Task prompt: Please copy all the lines that follow, word for word.

* start Provided data *

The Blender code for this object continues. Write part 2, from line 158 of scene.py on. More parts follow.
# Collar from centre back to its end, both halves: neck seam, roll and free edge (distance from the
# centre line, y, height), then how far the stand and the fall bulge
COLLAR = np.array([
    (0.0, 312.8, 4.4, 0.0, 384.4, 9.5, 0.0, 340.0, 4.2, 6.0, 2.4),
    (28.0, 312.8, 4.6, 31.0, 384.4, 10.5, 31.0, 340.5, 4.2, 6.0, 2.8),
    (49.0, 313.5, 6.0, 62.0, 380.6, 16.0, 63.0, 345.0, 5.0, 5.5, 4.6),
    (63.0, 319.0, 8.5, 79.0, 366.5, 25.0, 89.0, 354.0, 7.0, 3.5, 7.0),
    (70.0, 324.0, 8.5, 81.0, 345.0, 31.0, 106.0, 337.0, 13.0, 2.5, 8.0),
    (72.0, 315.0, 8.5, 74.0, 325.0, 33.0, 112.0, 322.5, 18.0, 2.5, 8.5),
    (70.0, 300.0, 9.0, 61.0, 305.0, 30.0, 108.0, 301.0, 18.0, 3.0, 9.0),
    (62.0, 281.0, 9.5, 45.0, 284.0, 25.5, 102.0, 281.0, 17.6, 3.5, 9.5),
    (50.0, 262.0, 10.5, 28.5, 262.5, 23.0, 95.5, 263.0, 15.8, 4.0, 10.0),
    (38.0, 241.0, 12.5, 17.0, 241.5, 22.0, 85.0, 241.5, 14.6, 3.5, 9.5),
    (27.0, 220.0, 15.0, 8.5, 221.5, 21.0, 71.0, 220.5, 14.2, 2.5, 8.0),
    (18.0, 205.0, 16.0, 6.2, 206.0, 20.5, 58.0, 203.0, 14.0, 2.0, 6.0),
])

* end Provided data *

Output below:
The Blender code for this object continues. Write part 2, from line 158 of scene.py on. More parts follow.
# Collar from centre back to its end, both halves: neck seam, roll and free edge (distance from the
# centre line, y, height), then how far the stand and the fall bulge
COLLAR = np.array([
    (0.0, 312.8, 4.4, 0.0, 384.4, 9.5, 0.0, 340.0, 4.2, 6.0, 2.4),
    (28.0, 312.8, 4.6, 31.0, 384.4, 10.5, 31.0, 340.5, 4.2, 6.0, 2.8),
    (49.0, 313.5, 6.0, 62.0, 380.6, 16.0, 63.0, 345.0, 5.0, 5.5, 4.6),
    (63.0, 319.0, 8.5, 79.0, 366.5, 25.0, 89.0, 354.0, 7.0, 3.5, 7.0),
    (70.0, 324.0, 8.5, 81.0, 345.0, 31.0, 106.0, 337.0, 13.0, 2.5, 8.0),
    (72.0, 315.0, 8.5, 74.0, 325.0, 33.0, 112.0, 322.5, 18.0, 2.5, 8.5),
    (70.0, 300.0, 9.0, 61.0, 305.0, 30.0, 108.0, 301.0, 18.0, 3.0, 9.0),
    (62.0, 281.0, 9.5, 45.0, 284.0, 25.5, 102.0, 281.0, 17.6, 3.5, 9.5),
    (50.0, 262.0, 10.5, 28.5, 262.5, 23.0, 95.5, 263.0, 15.8, 4.0, 10.0),
    (38.0, 241.0, 12.5, 17.0, 241.5, 22.0, 85.0, 241.5, 14.6, 3.5, 9.5),
    (27.0, 220.0, 15.0, 8.5, 221.5, 21.0, 71.0, 220.5, 14.2, 2.5, 8.0),
    (18.0, 205.0, 16.0, 6.2, 206.0, 20.5, 58.0, 203.0, 14.0, 2.0, 6.0),
])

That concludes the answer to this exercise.